Streaming helped smooth out a lot of that confusion. For fans who missed the new airtime or forgot that Tuesdays were no longer part of the deal, next-day availability made the season more forgiving. That matters because modern TV loyalty is not just about appointment viewing anymore. It is about accessibility. If people can catch up quickly, they are more likely to stay emotionally invested even when the live schedule gets messy.
There is also something undeniably funny about a show built around instant reactions becoming a series that required a little planning. The contestants had to be ready for anything. Apparently, the viewers did too. And yet that unpredictability may have made Season 28 more memorable. Fans were not just talking about who should advance or which coach had the strongest team. They were also talking about when the show was actually on, why it moved, and what the next change might be.

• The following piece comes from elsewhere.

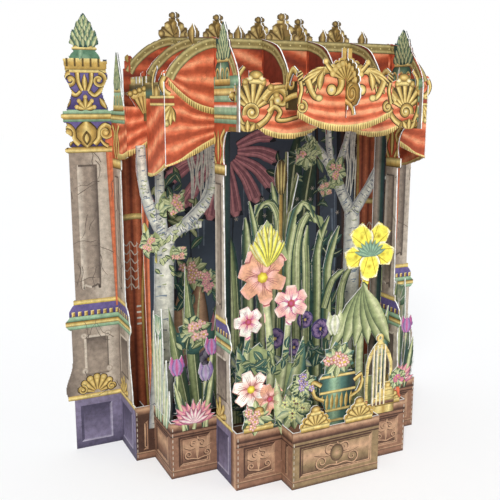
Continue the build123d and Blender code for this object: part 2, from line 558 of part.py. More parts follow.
def bay_planter():
    """Front bay: planter at depth 109 with two rail shells, folded back at both sides."""
    front = rect(-BAY_X - E, 0, BAY_X + E, PLANTER) + both(rail_shell(-BAY_RAIL_SHELL_X, PLANTER))
    side = rect(THIRD_Y - 2, 0, BAY_Y + E, PLANTER) + rect(60, 0, BAY_Y, BASE_STRIP)
    for depth in (SECOND_Y, FLOWER_ROW_Y, THIRD_Y):
        side = side - slot_up(depth, BASE_LAP, -1)
    return across(front, BAY_Y) + deep(side, -BAY_X) + deep(side, BAY_X)


def bay_valance():
    """Front cloth: swag, two acanthus scrolls that rise to a central shell, curled ends."""
    end = BAY_X + E
    hem = ThreePointArc(pt(-end, 217.6), pt(0, 209.4), pt(end, 217.6))
    rise = eased([(end, 233.0), (25, 239.0), (18, 243.4), (9, 243.6)])
    outline = [(end, 217.6)] + rise + [(-h, z) for h, z in rise[::-1]] + [(-end, 217.6)]
    face = make_face(hem + Polyline(*[pt(*p) for p in outline]))
    curls = both(limb(((8, 241), (11, 243.4), (13.4, 246.6)), 3.2, 2.2, 3) + disc(13.2, 246.6, 1.5)
                 + disc(28.6, 239.4, 1.9) + rect(27, 233, end, 239.6))
    return face + curls + fan(0, 236.4, 11.2, 9, 150.0) + rect(-3.0, 246, 3.0, 253.8)


def rib(reach):
    """Roof rib: strip under the roof line that falls forward over the front tier."""
    hood = poly(*rib_curve(RIB_REACH), (RIB_REACH, 221), (64, 226))
    face = rib_strip() + hood + rect(RIB_REACH - 4, 221, reach, 234) + half_shell()
    for depth in (0.0, OUTER_Y):
        face = face - slot_up(depth, ROOF_LAP, RIB_UNDER - 2)
    return face - slot_up(SECOND_Y, ROOF_LAP, 220) - slot_up(THIRD_Y, THIRD_LAP, 215)


def bay_canopy():
    """Front cloth folded back into the two ribs that carry it."""
    cloth = bay_valance() - slot_down(0, 216.4)
    bracket = limb(((93, 232), (97, 239), (101, 242.4), (105, 240)), 3.6, 3.2, 4) + rect(100, 226, BAY_Y + E, 236)
    side = rib(BAY_Y + E) + bracket + crest_leaf(OUTER_Y) - slot_up(OUTER_Y, ROOF_LAP, RIB_UNDER - 2)
    return across(cloth, BAY_Y) + deep(side, -BAY_X) + deep(side, BAY_X)


def centre_rib():
    """Middle rib: its front end is a half shell with a hooked tail, standing out of the cloth."""
    shell = fan(BAY_Y, 235, 11.6, 9, 178.0) & rect(BAY_Y - 1, 233, BAY_Y + 16, 250)
    lobe = oval(BAY_Y + 6.8, 230, 7.6, 7.4) + limb(((BAY_Y, 226), (BAY_Y + 6.5, 223), (BAY_Y + 8.4, 218.6)), 3.4, 2.2, 3)
    face = rib(BAY_Y + 2) + rect(RIB_REACH - 3, 222, BAY_Y + 1, 242) + shell + lobe
    big = crest_shell(OUTER_Y, BIG_SHELL, ROOF_MIDDLE)
    return deep(face + big - slot_up(OUTER_Y, ROOF_LAP, RIB_UNDER - 2) - rect(-REAR_STUB - 1, 220, 0, 1), 0.0)


def leaf_fin():
    """Leaves across the strap fan, on the middle line, slotted over three base strips."""
    near, far = LEAF_FIN
    face = rect(near, 0, far, BASE_STRIP)
    for points, wide in ((((37, 20), (37, 110), (39, 160), (40, 194)), 7), (((41, 20), (41, 120), (44, 160), (54, 181)), 7),
                         (((34, 20), (32, 90), (27, 140)), 6)):
        face = face + limb(points, wide, 2.6, 5)
    for depth in (OUTER_Y, LEAF_ROW_Y, SECOND_Y):
        face = face - slot_up(depth, BASE_LAP, -1)
    return deep(face, 0.0)


PIECES = {
    "back_panel": back_panel,
    "outer_tier": outer_tier,
    "leaf_row": leaf_row,
    "second_tier": second_tier,
    "flower_row": flower_row,
    "third_tier": third_tier,
    "bay_planter": bay_planter,
    "bay_canopy": bay_canopy,
    "centre_rib": centre_rib,
    "leaf_fin": leaf_fin,
}

os.makedirs("parts", exist_ok=True)
for name, make in PIECES.items():
    piece = make()
    export_step(piece, "parts/" + name + ".step")
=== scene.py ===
"""Looks of a pop-up greeting card: printed card, low-relief print lines, studio and camera."""
import bpy
import numpy as np
from mathutils import Matrix, Vector
from mathutils.bvhtree import BVHTree


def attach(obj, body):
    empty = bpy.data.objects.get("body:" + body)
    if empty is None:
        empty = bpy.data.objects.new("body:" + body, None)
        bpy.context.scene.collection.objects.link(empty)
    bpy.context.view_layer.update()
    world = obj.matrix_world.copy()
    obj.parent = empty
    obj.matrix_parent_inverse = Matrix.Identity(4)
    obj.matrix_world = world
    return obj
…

That gave Season 28 a different texture than a standard cycle. It felt more tied to the larger TV landscape. Viewers were not consuming The Voice in isolation. They were watching it as part of NBC’s bigger fall machine, where sports, comedies, dramas, and unscripted franchises all had to coexist. In a weird way, that made the season feel bigger. Not always easier, but bigger.
And maybe that is the clearest takeaway from the experience of watching The Voice Season 28 in 2025. The schedule may have shifted, but the fan investment stayed put. People still showed up for the performances, the coach banter, the surprise saves, the emotional backstories, and the glorious spectacle of talented strangers making celebrities yell at chairs. If anything, the changes proved how durable the franchise is. The timetable moved. The audience moved with it. Not without a few confused glances at the TV guide, but still.